Hülkenberg: Ich bin sehr froh über den Schritt, aber auch über meine bisherige Karriere. Es stimmt: Es gab ein paar Situationen, die nicht wirklich nach Plan gelaufen sind. Aber in der Formel 1 gibt es diese Dinge, die man nicht selbst steuern kann. Leider. Für mich kam das Angebot von Renault sehr gelegen. Ich war seit längerem auf der Suche nach einem Werk und Renault hat einfach mehr Manpower, mehr Power sich zu entwickeln und zu einer Erfolgsstory zu werden.

SPOX: Mit Frederic Vasseur war zum Zeitpunkt Ihrer Verpflichtung der Mann Teamchef bei Renault, für dessen ART-Team Sie schon in der Formel 3 sowie der GP2 fuhren und dort die Titel holten.
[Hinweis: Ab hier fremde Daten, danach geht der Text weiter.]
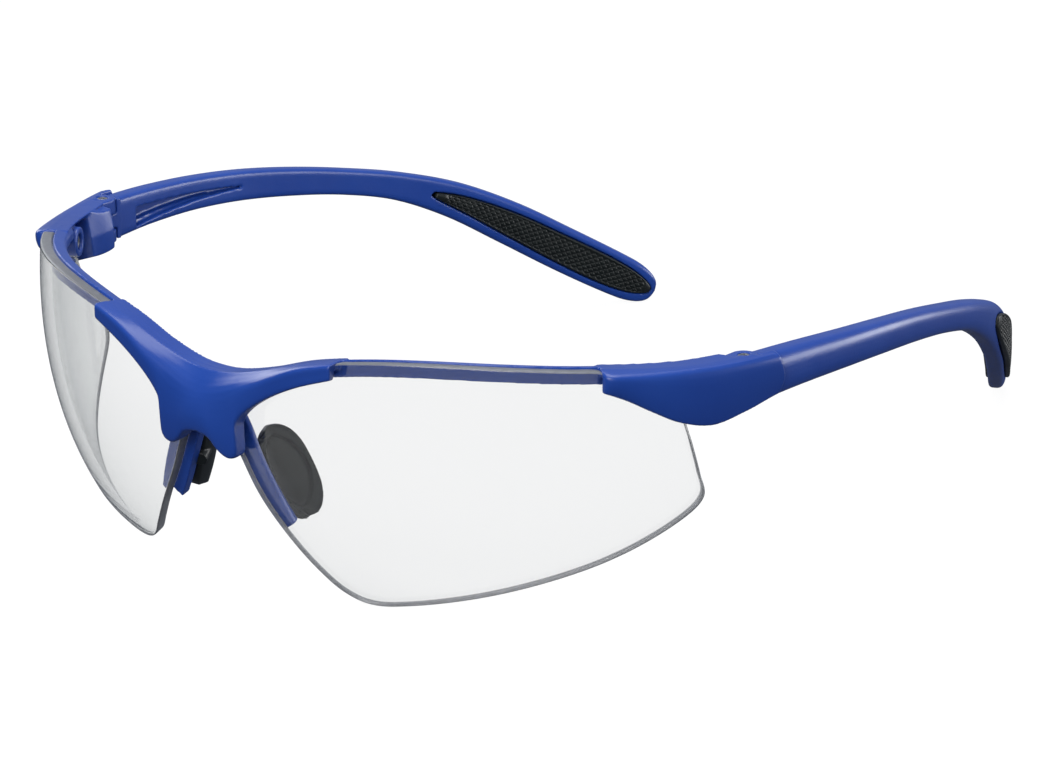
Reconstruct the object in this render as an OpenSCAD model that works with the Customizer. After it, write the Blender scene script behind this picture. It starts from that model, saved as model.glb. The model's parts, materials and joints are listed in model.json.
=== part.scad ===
// Half-rim sports safety glasses: a wraparound clear shield under a one-piece brow frame,
// two folding temples with rubber grip pads, and a nose bracket with two soft pads.
// Millimetres, +Z up. The front faces -Y, the temples run to +Y and +X is the wearer's left.
// The origin lies on the surface that the glasses stand on, below the centre of their box.

/* [Front] */
// Distance between the axes of the two hinge screws
hinge_span = 140; // [134:1:146]
// Height of the lens from the hinge tops down to its lower corners
lens_height = 42; // [39:1:45]
// Thickness of the lens
lens_t = 2; // [1.6:0.1:2.4]
// Height of the brow rail behind the lens
rail_h = 2.8; // [2.4:0.1:3.4]
// Depth of the brow rail, front to back
rail_d = 2.4; // [2:0.1:3]
// How far the bridge cover stands in front of the lens at the nose arch
cover_t = 3.2; // [2.6:0.1:3.6]

/* [Hinges] */
// Radius of the hinge screws
screw_r = 0.65; // [0.6:0.05:0.75]
// Outer radius of the hinge knuckles
knuckle_r = 1.8; // [1.6:0.1:1.8]

/* [Temples] */
// Length of a temple from its hinge screw back to its tip
temple_length = 122; // [116:1:128]
// Height of a temple just behind the hinge
temple_h = 8; // [7.4:0.1:8.4]
// Thickness of a temple just behind the hinge
temple_w = 4.4; // [4:0.1:4.6]

/* [Nose] */
// Length of a nose pad
nose_pad_l = 16; // [14:0.5:17]
// Width of a nose pad
nose_pad_w = 7.6; // [7:0.2:8]

/* [Hidden] */

// Colours
blue = [0.10, 0.20, 0.58];
clear = [0.85, 0.88, 0.90, 0.45];
black = [0.09, 0.10, 0.10];
steel = [0.62, 0.63, 0.65];

// Proportions: the outlines below are drawn at these sizes and stretched to the sizes above
half_span = hinge_span / 2;
wide = half_span / 70;
tall = lens_height / 42;
gap = 0.12;           // room between the lens and the frame
steps = 3;            // rings between two points of an outline

// ---- Curves -------------------------------------------------------------------------------

// A smooth curve through four neighbouring points, for t from 0 at b to 1 at c
function blend(a, b, c, d, t) =
    0.5 * (2 * b + (c - a) * t + (2 * a - 5 * b + 4 * c - d) * t * t + (3 * b - a - 3 * c + d) * t * t * t);

// A smooth curve through all the points, for s from 0 to 1
function along(points, s) =
    let (last = len(points) - 1, u = min(max(s, 0), 0.99999) * last, i = floor(u))
    blend(points[max(i - 1, 0)], points[i], points[i + 1], points[min(i + 2, last)], u - i);

function unit(v) = v / norm(v);
function reverse(list) = [for (i = [len(list) - 1 : -1 : 0]) list[i]];
function flip(p) = [-p[0], p[1], p[2]];

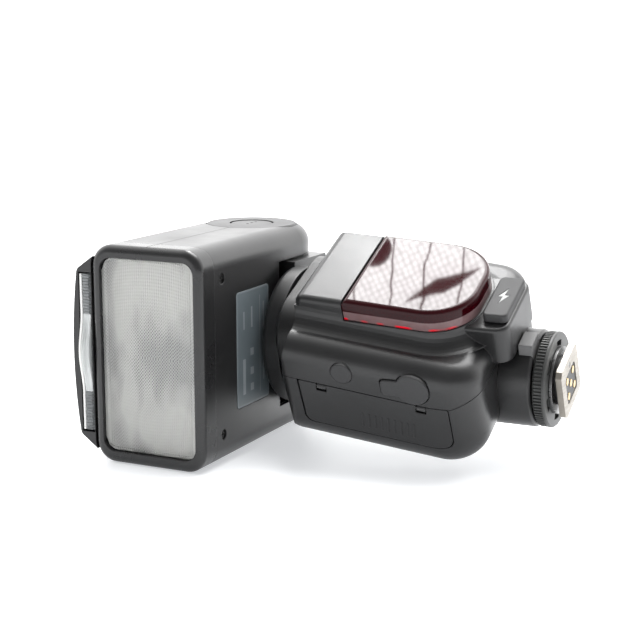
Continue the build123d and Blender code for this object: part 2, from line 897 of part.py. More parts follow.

Wie haben Sie auf seinen überraschenden Abgang vor der Saison reagiert?

Hülkenberg: Natürlich war Fred stark involviert, weil ich ihn aus den drei Jahren mit zwei Meisterschaften sehr gut kenne. Seitdem sind wir befreundet, hatten einen guten und engen Draht zueinander. Als er bei Renault war, habe ich darin einen guten Einstiegspunkt gesehen. Dass er jetzt weg ist, ist schade. Es ist ein neuer Umstand, aber so ist das Leben in der Formel 1: dynamisch.